## [Task objective]
Every line below should be repeated exactly.

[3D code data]
* * *

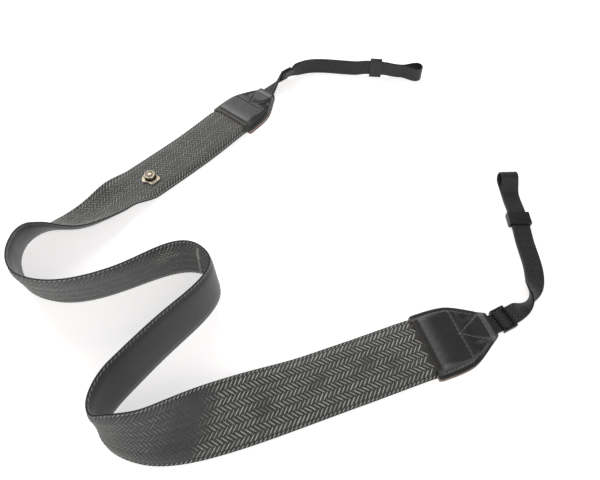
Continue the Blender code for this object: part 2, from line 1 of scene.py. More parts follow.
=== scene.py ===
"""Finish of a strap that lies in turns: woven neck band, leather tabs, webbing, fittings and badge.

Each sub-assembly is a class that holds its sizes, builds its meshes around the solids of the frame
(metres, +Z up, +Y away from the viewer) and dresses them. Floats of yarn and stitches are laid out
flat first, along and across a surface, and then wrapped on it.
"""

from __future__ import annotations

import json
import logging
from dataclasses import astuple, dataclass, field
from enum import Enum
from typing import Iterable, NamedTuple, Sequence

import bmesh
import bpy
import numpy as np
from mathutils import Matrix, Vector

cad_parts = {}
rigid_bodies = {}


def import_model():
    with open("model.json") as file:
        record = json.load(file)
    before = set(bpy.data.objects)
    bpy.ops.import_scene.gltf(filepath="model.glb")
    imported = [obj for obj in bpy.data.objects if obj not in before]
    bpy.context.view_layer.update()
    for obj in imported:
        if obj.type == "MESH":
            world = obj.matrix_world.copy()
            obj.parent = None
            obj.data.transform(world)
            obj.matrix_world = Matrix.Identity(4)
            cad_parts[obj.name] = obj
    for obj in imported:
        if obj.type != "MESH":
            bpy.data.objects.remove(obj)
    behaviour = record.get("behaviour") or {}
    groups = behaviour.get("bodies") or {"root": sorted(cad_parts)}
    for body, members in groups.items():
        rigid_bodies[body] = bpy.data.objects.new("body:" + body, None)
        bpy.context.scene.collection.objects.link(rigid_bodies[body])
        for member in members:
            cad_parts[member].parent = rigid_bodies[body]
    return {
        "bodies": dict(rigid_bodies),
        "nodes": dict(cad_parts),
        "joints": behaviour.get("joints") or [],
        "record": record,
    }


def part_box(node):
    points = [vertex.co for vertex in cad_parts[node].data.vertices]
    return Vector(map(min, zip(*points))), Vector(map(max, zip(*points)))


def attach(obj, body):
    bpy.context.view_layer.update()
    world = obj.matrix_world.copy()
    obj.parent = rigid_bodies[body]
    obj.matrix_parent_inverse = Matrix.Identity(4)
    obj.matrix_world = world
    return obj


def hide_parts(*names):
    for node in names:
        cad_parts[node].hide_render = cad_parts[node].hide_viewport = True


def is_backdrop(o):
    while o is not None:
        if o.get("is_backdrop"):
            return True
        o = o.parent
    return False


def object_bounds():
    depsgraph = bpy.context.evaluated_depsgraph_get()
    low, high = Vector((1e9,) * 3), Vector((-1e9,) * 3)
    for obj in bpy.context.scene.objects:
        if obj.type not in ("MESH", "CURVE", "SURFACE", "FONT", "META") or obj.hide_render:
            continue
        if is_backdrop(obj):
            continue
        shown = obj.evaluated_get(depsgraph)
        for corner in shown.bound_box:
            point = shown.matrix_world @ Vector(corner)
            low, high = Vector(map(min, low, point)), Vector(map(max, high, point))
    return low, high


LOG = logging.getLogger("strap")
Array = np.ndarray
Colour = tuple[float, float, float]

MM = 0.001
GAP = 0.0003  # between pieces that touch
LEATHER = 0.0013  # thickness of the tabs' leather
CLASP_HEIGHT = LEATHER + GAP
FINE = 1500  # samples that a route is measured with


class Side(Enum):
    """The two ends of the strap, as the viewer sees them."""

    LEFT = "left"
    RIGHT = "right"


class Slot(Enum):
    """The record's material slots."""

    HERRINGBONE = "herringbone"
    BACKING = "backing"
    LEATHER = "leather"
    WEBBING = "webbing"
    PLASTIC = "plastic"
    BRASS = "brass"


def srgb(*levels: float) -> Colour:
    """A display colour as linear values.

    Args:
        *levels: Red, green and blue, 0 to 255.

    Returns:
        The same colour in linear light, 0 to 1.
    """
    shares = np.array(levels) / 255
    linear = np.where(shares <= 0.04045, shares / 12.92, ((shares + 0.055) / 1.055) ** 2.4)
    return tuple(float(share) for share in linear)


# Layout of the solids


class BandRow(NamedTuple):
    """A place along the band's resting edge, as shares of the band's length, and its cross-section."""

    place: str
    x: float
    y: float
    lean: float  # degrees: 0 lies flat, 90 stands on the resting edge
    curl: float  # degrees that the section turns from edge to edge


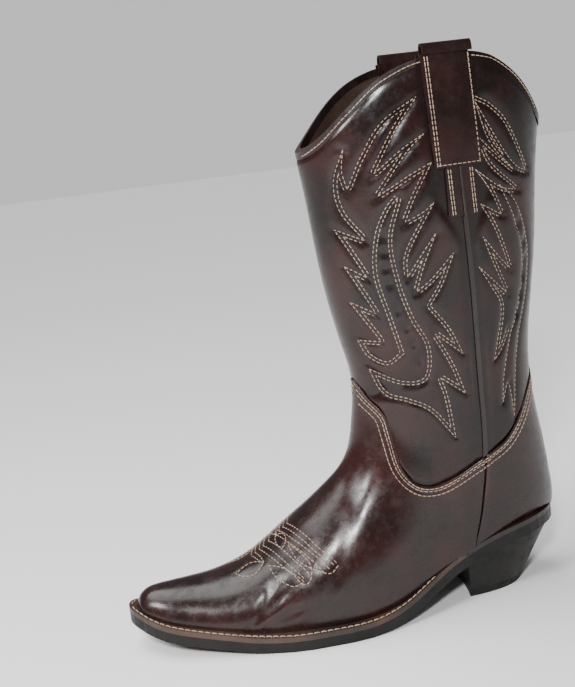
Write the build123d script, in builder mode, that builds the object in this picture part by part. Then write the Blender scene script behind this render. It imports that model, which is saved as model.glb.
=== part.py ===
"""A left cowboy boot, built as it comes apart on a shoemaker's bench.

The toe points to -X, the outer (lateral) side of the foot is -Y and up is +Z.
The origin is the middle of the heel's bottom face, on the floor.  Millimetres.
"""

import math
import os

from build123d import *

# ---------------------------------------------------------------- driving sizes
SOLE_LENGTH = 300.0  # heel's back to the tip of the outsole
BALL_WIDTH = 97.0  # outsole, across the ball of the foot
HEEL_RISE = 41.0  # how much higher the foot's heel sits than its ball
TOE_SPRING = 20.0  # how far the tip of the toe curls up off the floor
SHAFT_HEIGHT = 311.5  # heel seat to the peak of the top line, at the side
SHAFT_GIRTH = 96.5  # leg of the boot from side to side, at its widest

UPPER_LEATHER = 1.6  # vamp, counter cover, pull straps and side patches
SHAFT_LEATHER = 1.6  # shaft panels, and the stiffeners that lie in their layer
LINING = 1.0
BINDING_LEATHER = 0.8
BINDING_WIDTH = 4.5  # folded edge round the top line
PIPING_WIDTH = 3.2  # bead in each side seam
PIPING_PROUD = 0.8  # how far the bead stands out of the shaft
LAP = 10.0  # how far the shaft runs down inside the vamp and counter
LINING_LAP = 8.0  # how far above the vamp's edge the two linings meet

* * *

## [Solution]
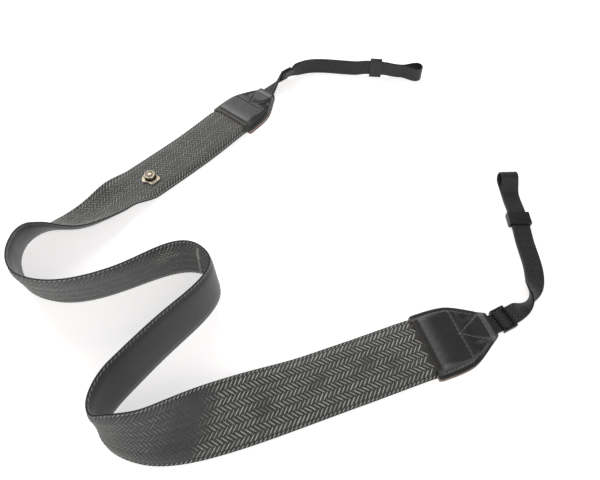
Continue the Blender code for this object: part 2, from line 1 of scene.py. More parts follow.
=== scene.py ===
"""Finish of a strap that lies in turns: woven neck band, leather tabs, webbing, fittings and badge.

Each sub-assembly is a class that holds its sizes, builds its meshes around the solids of the frame
(metres, +Z up, +Y away from the viewer) and dresses them. Floats of yarn and stitches are laid out
flat first, along and across a surface, and then wrapped on it.
"""

from __future__ import annotations

import json
import logging
from dataclasses import astuple, dataclass, field
from enum import Enum
from typing import Iterable, NamedTuple, Sequence

import bmesh
import bpy
import numpy as np
from mathutils import Matrix, Vector

cad_parts = {}
rigid_bodies = {}


def import_model():
    with open("model.json") as file:
        record = json.load(file)
    before = set(bpy.data.objects)
    bpy.ops.import_scene.gltf(filepath="model.glb")
    imported = [obj for obj in bpy.data.objects if obj not in before]
    bpy.context.view_layer.update()
    for obj in imported:
        if obj.type == "MESH":
            world = obj.matrix_world.copy()
            obj.parent = None
            obj.data.transform(world)
            obj.matrix_world = Matrix.Identity(4)
            cad_parts[obj.name] = obj
    for obj in imported:
        if obj.type != "MESH":
            bpy.data.objects.remove(obj)
    behaviour = record.get("behaviour") or {}
    groups = behaviour.get("bodies") or {"root": sorted(cad_parts)}
    for body, members in groups.items():
        rigid_bodies[body] = bpy.data.objects.new("body:" + body, None)
        bpy.context.scene.collection.objects.link(rigid_bodies[body])
        for member in members:
            cad_parts[member].parent = rigid_bodies[body]
    return {
        "bodies": dict(rigid_bodies),
        "nodes": dict(cad_parts),
        "joints": behaviour.get("joints") or [],
        "record": record,
    }


def part_box(node):
    points = [vertex.co for vertex in cad_parts[node].data.vertices]
    return Vector(map(min, zip(*points))), Vector(map(max, zip(*points)))


def attach(obj, body):
    bpy.context.view_layer.update()
    world = obj.matrix_world.copy()
    obj.parent = rigid_bodies[body]
    obj.matrix_parent_inverse = Matrix.Identity(4)
    obj.matrix_world = world
    return obj


def hide_parts(*names):
    for node in names:
        cad_parts[node].hide_render = cad_parts[node].hide_viewport = True


def is_backdrop(o):
    while o is not None:
        if o.get("is_backdrop"):
            return True
        o = o.parent
    return False


def object_bounds():
    depsgraph = bpy.context.evaluated_depsgraph_get()
    low, high = Vector((1e9,) * 3), Vector((-1e9,) * 3)
    for obj in bpy.context.scene.objects:
        if obj.type not in ("MESH", "CURVE", "SURFACE", "FONT", "META") or obj.hide_render:
            continue
        if is_backdrop(obj):
            continue
        shown = obj.evaluated_get(depsgraph)
        for corner in shown.bound_box:
            point = shown.matrix_world @ Vector(corner)
            low, high = Vector(map(min, low, point)), Vector(map(max, high, point))
    return low, high


LOG = logging.getLogger("strap")
Array = np.ndarray
Colour = tuple[float, float, float]

MM = 0.001
GAP = 0.0003  # between pieces that touch
LEATHER = 0.0013  # thickness of the tabs' leather
CLASP_HEIGHT = LEATHER + GAP
FINE = 1500  # samples that a route is measured with


class Side(Enum):
    """The two ends of the strap, as the viewer sees them."""

    LEFT = "left"
    RIGHT = "right"


class Slot(Enum):
    """The record's material slots."""

    HERRINGBONE = "herringbone"
    BACKING = "backing"
    LEATHER = "leather"
    WEBBING = "webbing"
    PLASTIC = "plastic"
    BRASS = "brass"


def srgb(*levels: float) -> Colour:
    """A display colour as linear values.

    Args:
        *levels: Red, green and blue, 0 to 255.

    Returns:
        The same colour in linear light, 0 to 1.
    """
    shares = np.array(levels) / 255
    linear = np.where(shares <= 0.04045, shares / 12.92, ((shares + 0.055) / 1.055) ** 2.4)
    return tuple(float(share) for share in linear)


# Layout of the solids


class BandRow(NamedTuple):
    """A place along the band's resting edge, as shares of the band's length, and its cross-section."""

    place: str
    x: float
    y: float
    lean: float  # degrees: 0 lies flat, 90 stands on the resting edge
    curl: float  # degrees that the section turns from edge to edge


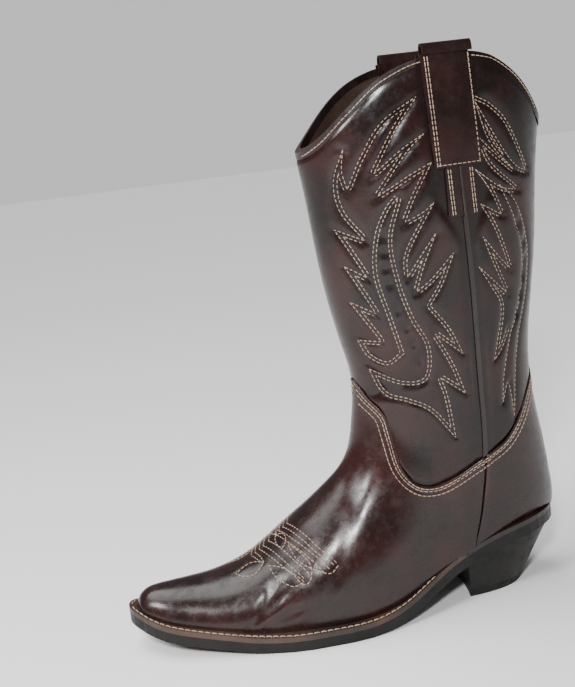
Write the build123d script, in builder mode, that builds the object in this picture part by part. Then write the Blender scene script behind this render. It imports that model, which is saved as model.glb.
=== part.py ===
"""A left cowboy boot, built as it comes apart on a shoemaker's bench.

The toe points to -X, the outer (lateral) side of the foot is -Y and up is +Z.
The origin is the middle of the heel's bottom face, on the floor.  Millimetres.
"""

import math
import os

from build123d import *

# ---------------------------------------------------------------- driving sizes
SOLE_LENGTH = 300.0  # heel's back to the tip of the outsole
BALL_WIDTH = 97.0  # outsole, across the ball of the foot
HEEL_RISE = 41.0  # how much higher the foot's heel sits than its ball
TOE_SPRING = 20.0  # how far the tip of the toe curls up off the floor
SHAFT_HEIGHT = 311.5  # heel seat to the peak of the top line, at the side
SHAFT_GIRTH = 96.5  # leg of the boot from side to side, at its widest

UPPER_LEATHER = 1.6  # vamp, counter cover, pull straps and side patches
SHAFT_LEATHER = 1.6  # shaft panels, and the stiffeners that lie in their layer
LINING = 1.0
BINDING_LEATHER = 0.8
BINDING_WIDTH = 4.5  # folded edge round the top line
PIPING_WIDTH = 3.2  # bead in each side seam
PIPING_PROUD = 0.8  # how far the bead stands out of the shaft
LAP = 10.0  # how far the shaft runs down inside the vamp and counter
LINING_LAP = 8.0  # how far above the vamp's edge the two linings meet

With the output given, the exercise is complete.